# Start of INFORMATION SHOWN

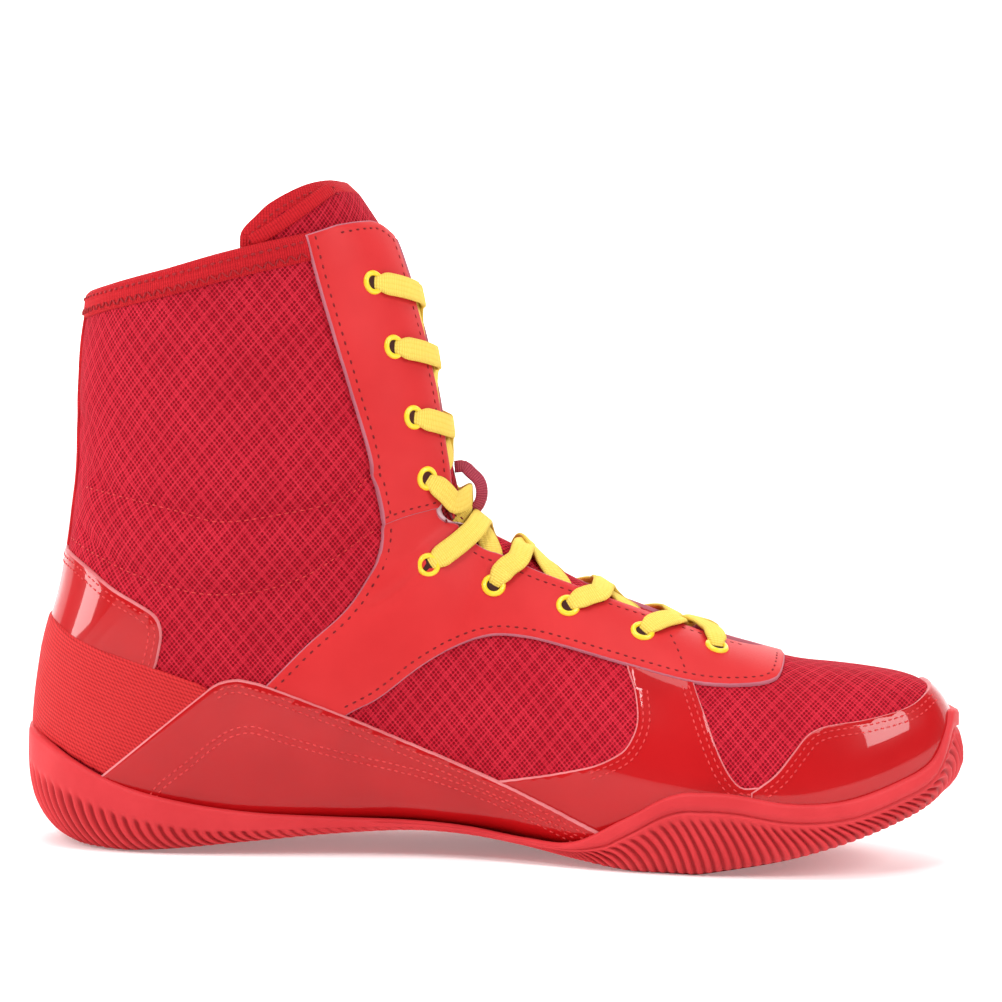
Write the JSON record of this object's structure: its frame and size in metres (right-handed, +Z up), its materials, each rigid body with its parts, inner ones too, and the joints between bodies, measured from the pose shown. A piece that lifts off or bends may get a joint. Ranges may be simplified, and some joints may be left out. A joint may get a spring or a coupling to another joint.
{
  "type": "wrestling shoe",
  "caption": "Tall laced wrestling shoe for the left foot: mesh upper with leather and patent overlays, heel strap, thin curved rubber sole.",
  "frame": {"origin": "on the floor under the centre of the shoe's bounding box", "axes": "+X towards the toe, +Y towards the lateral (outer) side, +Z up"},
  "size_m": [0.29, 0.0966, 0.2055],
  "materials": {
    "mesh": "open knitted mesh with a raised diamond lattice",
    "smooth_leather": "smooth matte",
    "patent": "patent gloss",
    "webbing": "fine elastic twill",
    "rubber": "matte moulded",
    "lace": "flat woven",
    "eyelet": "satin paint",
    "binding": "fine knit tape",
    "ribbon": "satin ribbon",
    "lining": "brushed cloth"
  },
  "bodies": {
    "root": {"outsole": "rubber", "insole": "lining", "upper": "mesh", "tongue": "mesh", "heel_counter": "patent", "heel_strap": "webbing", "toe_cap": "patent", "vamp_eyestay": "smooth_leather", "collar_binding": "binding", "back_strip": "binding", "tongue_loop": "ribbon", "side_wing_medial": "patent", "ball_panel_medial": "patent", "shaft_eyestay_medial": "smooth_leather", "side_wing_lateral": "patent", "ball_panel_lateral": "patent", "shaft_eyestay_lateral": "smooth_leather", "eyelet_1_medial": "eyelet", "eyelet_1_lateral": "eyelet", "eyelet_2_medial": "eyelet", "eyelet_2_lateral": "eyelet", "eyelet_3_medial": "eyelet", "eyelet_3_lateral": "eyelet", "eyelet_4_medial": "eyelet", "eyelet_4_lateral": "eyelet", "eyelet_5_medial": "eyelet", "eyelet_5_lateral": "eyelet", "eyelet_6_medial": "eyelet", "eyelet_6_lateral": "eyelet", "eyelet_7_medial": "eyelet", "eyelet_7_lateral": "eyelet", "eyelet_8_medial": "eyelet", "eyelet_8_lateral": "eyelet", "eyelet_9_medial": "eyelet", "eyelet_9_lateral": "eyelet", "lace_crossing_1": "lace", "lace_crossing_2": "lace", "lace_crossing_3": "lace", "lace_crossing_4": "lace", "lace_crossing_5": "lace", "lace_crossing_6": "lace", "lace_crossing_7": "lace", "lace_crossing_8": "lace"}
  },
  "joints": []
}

# End of INFORMATION SHOWN

Please repeat the listing above in full and exactly.

▶ **RESPONSE TO THE TASK**
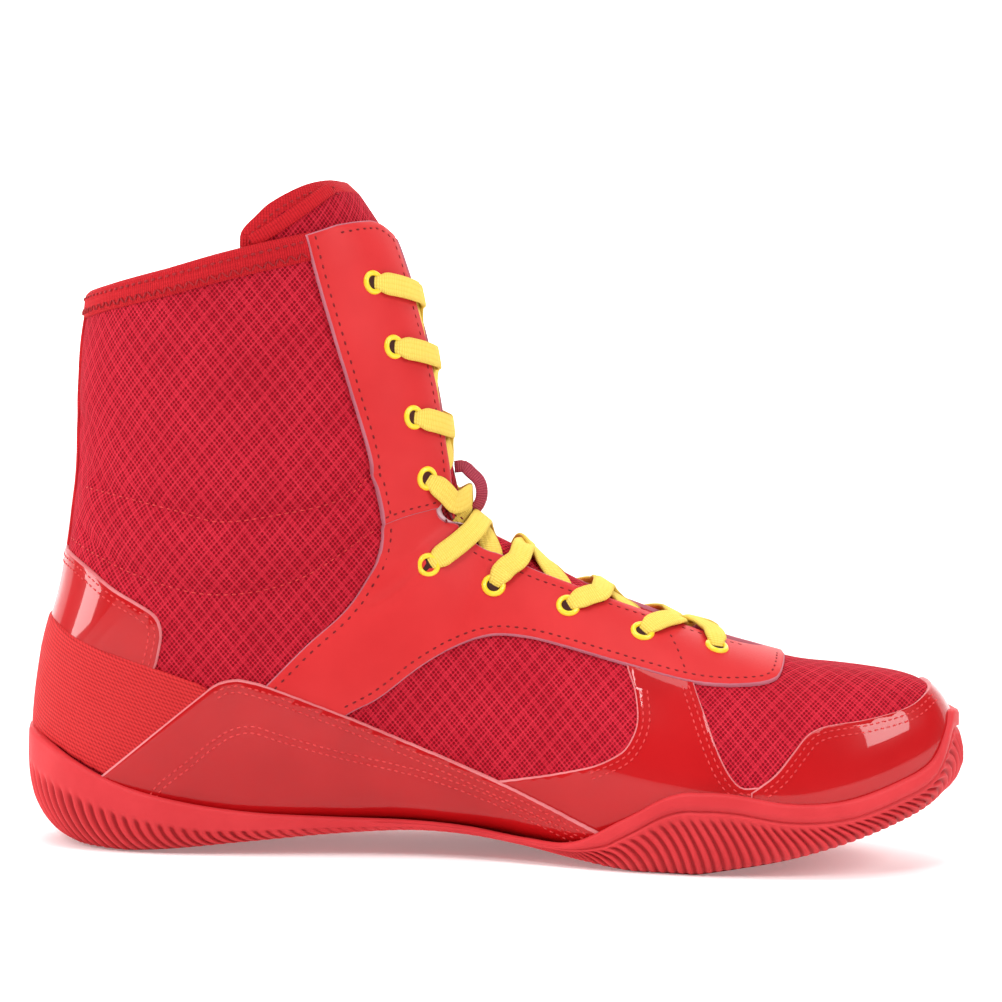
Write the JSON record of this object's structure: its frame and size in metres (right-handed, +Z up), its materials, each rigid body with its parts, inner ones too, and the joints between bodies, measured from the pose shown. A piece that lifts off or bends may get a joint. Ranges may be simplified, and some joints may be left out. A joint may get a spring or a coupling to another joint.
{
  "type": "wrestling shoe",
  "caption": "Tall laced wrestling shoe for the left foot: mesh upper with leather and patent overlays, heel strap, thin curved rubber sole.",
  "frame": {"origin": "on the floor under the centre of the shoe's bounding box", "axes": "+X towards the toe, +Y towards the lateral (outer) side, +Z up"},
  "size_m": [0.29, 0.0966, 0.2055],
  "materials": {
    "mesh": "open knitted mesh with a raised diamond lattice",
    "smooth_leather": "smooth matte",
    "patent": "patent gloss",
    "webbing": "fine elastic twill",
    "rubber": "matte moulded",
    "lace": "flat woven",
    "eyelet": "satin paint",
    "binding": "fine knit tape",
    "ribbon": "satin ribbon",
    "lining": "brushed cloth"
  },
  "bodies": {
    "root": {"outsole": "rubber", "insole": "lining", "upper": "mesh", "tongue": "mesh", "heel_counter": "patent", "heel_strap": "webbing", "toe_cap": "patent", "vamp_eyestay": "smooth_leather", "collar_binding": "binding", "back_strip": "binding", "tongue_loop": "ribbon", "side_wing_medial": "patent", "ball_panel_medial": "patent", "shaft_eyestay_medial": "smooth_leather", "side_wing_lateral": "patent", "ball_panel_lateral": "patent", "shaft_eyestay_lateral": "smooth_leather", "eyelet_1_medial": "eyelet", "eyelet_1_lateral": "eyelet", "eyelet_2_medial": "eyelet", "eyelet_2_lateral": "eyelet", "eyelet_3_medial": "eyelet", "eyelet_3_lateral": "eyelet", "eyelet_4_medial": "eyelet", "eyelet_4_lateral": "eyelet", "eyelet_5_medial": "eyelet", "eyelet_5_lateral": "eyelet", "eyelet_6_medial": "eyelet", "eyelet_6_lateral": "eyelet", "eyelet_7_medial": "eyelet", "eyelet_7_lateral": "eyelet", "eyelet_8_medial": "eyelet", "eyelet_8_lateral": "eyelet", "eyelet_9_medial": "eyelet", "eyelet_9_lateral": "eyelet", "lace_crossing_1": "lace", "lace_crossing_2": "lace", "lace_crossing_3": "lace", "lace_crossing_4": "lace", "lace_crossing_5": "lace", "lace_crossing_6": "lace", "lace_crossing_7": "lace", "lace_crossing_8": "lace"}
  },
  "joints": []
}